> [RECORDED INFORMATION]:
= = =
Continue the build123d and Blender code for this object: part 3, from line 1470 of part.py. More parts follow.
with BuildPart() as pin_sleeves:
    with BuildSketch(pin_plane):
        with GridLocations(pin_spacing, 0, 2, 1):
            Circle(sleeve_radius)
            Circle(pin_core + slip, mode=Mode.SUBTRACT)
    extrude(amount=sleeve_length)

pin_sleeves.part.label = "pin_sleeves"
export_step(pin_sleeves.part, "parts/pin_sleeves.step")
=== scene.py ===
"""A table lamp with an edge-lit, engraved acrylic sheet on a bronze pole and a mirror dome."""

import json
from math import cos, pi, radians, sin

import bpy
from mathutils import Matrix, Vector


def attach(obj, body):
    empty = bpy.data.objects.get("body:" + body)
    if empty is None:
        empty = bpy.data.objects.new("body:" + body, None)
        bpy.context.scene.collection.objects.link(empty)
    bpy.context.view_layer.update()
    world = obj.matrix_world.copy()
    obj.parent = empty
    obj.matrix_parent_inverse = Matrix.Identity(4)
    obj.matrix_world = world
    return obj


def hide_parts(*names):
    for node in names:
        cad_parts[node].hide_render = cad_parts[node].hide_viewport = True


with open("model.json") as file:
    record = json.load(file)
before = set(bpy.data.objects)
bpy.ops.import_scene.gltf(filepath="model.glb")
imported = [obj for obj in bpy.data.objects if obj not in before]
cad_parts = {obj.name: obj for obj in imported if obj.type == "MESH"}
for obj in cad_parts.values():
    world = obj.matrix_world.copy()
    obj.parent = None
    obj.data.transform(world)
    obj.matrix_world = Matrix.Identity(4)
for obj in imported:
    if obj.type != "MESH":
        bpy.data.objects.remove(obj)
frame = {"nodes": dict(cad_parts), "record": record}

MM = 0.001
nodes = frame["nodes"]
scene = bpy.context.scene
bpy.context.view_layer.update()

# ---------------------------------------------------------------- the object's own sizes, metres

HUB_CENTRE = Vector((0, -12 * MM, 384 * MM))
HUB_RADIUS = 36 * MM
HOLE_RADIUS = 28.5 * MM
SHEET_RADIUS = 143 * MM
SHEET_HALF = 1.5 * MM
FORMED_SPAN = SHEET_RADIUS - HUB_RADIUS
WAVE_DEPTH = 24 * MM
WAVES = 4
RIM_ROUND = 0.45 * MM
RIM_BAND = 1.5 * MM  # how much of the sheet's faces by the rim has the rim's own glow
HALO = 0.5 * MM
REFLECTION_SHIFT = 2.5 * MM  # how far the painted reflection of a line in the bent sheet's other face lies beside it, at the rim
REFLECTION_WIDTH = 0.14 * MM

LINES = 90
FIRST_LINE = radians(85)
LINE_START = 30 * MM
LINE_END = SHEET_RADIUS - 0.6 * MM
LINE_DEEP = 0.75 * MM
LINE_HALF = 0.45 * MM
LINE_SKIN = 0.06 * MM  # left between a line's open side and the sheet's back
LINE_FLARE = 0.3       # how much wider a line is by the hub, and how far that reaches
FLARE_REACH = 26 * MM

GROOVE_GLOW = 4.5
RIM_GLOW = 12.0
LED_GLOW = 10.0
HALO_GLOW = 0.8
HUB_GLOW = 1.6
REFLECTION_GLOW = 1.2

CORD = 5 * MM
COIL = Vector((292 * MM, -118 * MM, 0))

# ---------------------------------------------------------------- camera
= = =
> [WHAT THIS TASK INVOLVES]:
Give again, word for word, only the lines running from the line with "with BuildPart() as" through the line with "own sizes, metres"; include both of those lines.

> [THE ANSWER]:
with BuildPart() as pin_sleeves:
    with BuildSketch(pin_plane):
        with GridLocations(pin_spacing, 0, 2, 1):
            Circle(sleeve_radius)
            Circle(pin_core + slip, mode=Mode.SUBTRACT)
    extrude(amount=sleeve_length)

pin_sleeves.part.label = "pin_sleeves"
export_step(pin_sleeves.part, "parts/pin_sleeves.step")
=== scene.py ===
"""A table lamp with an edge-lit, engraved acrylic sheet on a bronze pole and a mirror dome."""

import json
from math import cos, pi, radians, sin

import bpy
from mathutils import Matrix, Vector


def attach(obj, body):
    empty = bpy.data.objects.get("body:" + body)
    if empty is None:
        empty = bpy.data.objects.new("body:" + body, None)
        bpy.context.scene.collection.objects.link(empty)
    bpy.context.view_layer.update()
    world = obj.matrix_world.copy()
    obj.parent = empty
    obj.matrix_parent_inverse = Matrix.Identity(4)
    obj.matrix_world = world
    return obj


def hide_parts(*names):
    for node in names:
        cad_parts[node].hide_render = cad_parts[node].hide_viewport = True


with open("model.json") as file:
    record = json.load(file)
before = set(bpy.data.objects)
bpy.ops.import_scene.gltf(filepath="model.glb")
imported = [obj for obj in bpy.data.objects if obj not in before]
cad_parts = {obj.name: obj for obj in imported if obj.type == "MESH"}
for obj in cad_parts.values():
    world = obj.matrix_world.copy()
    obj.parent = None
    obj.data.transform(world)
    obj.matrix_world = Matrix.Identity(4)
for obj in imported:
    if obj.type != "MESH":
        bpy.data.objects.remove(obj)
frame = {"nodes": dict(cad_parts), "record": record}

MM = 0.001
nodes = frame["nodes"]
scene = bpy.context.scene
bpy.context.view_layer.update()

# ---------------------------------------------------------------- the object's own sizes, metres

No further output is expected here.